The clock and barometer each surmounted by accompanying thermometers, jasperware plaques and ribbon tied finials. The gilt-bronze cases embellished with garlands of roses, cornucopia, fruiting vines and oak leaves in reference to the four seasons. Flanking the upper Jasperware plaque – two heads with delicate wings personifying the wind.

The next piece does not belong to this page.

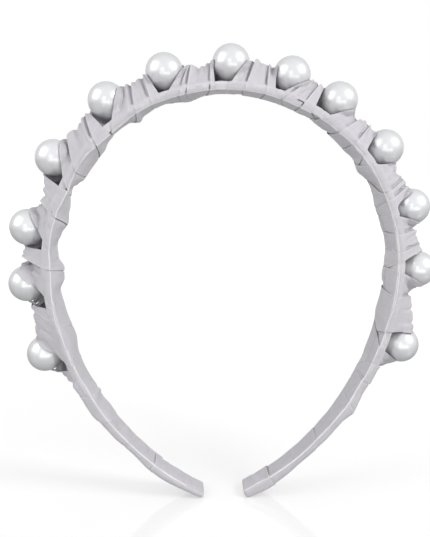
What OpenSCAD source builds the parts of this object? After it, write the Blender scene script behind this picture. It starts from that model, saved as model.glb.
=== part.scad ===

The clock with white enamelled dial, hours marked in Roman numerals and seconds in divisions of five in Arabic numerals. The eight-day twin-train movement with anchor escapement striking half and full hours on a bell, stamped with the number ’80’. The companion aneroid barometer with conforming white enamel dial indicating barometric range TEMPETE, Gx Pluie, Pluie Ou VARIABLE, Beau Temps, Beau Fixe, TRES SEC, (Stormy, Rainy Variable, Nice Weather, Fair Weather and Very Dry). The thermometers marked with the Réaumur scale. The thermometer set above the barometer, consists of an alcohol filled glass thermometer capillary tube with a scale running from 25 degrees below zero to 35 degrees above, following the Réaumur scale.
The unusually cold temperatures attained in Paris during the winter of 1785 are indicated on the two thermometers and explains the extremes of the scale used.

The present cartel clock and matching barometer are based on a model attributed to the bronzier Pierre-Joseph-Désiré Gouthière (d. 1813), originally from the Château de Saint-Cloud and now part of the permanent collection at the Musée du Louvre (OA 5493 and OA 5494).

Stamped ‘P G’ to the back of the bronze in the cast.

French, Circa 1880.

Object History

In the second half of the 19th century, furniture and works of art, once the preserve of the aristocracy and often literally made for royalty, were transferred, often through war and revolution, to state museum collections, many via pioneering private collectors. Before this time, there were very few museums.

The examples in the Louvre (shown in an old black and white photograph), attributed to the bronze maker Pierre Gouthière and the horloger Carcany, were made circa 1785 for a member of Louis XVI’s court, very possibly for Queen Marie Antoinette herself. By the mid-19th century, they were at the Château de Saint-Cloud, perhaps in the Salon of Empress Eugenie. With the fall of the Second Empire, they were transferred to the Musée du Louvre, where they were properly documented, photographed, published, and exhibited.

The fashion for the Ancien Régime and ‘tous les Louis’ drove a new breed of collectors, such as Sir Richard Wallace and Henry Clay Frick. Public exhibitions of royal furniture and works of art gave contemporary makers the opportunity to examine these masterpieces up close for the first time. Makers competed to produce the most magnificent replicas, and versions of these clocks and barometers were exactingly made during the late 19th century.

Object Literature

C. Dreyfus, Musée du Louvre, pl. LV, no. 392 & 393, for the illustration of the 18th century examples attributed to Gouthière (the 18th century examples attributed to Gouthière).
C. Dreyfus, Mobilier et Objets d’Art du XVIIe du XVIIIe Siècle, Musée du Louvre, Département des objets d’art, Paris, 1913, No. 358 ‘Cartel et thermomère’ and no. 359 ‘Barometère’, p. 65 (the 18th century examples attributed to Gouthière).
D. Alcouffe, Gilt Bronzes in the Louvre, Paris, 2014, p. 213. (the 18th century examples attributed to Gouthière).
C. Mestdagh, L’ameublement d’art français: 1850-1900, Paris, 2010, fig. 258., p. 221(for a pair by Emmanuel-Alfred (dit Alfred II) Beurdeley (1847-1919)).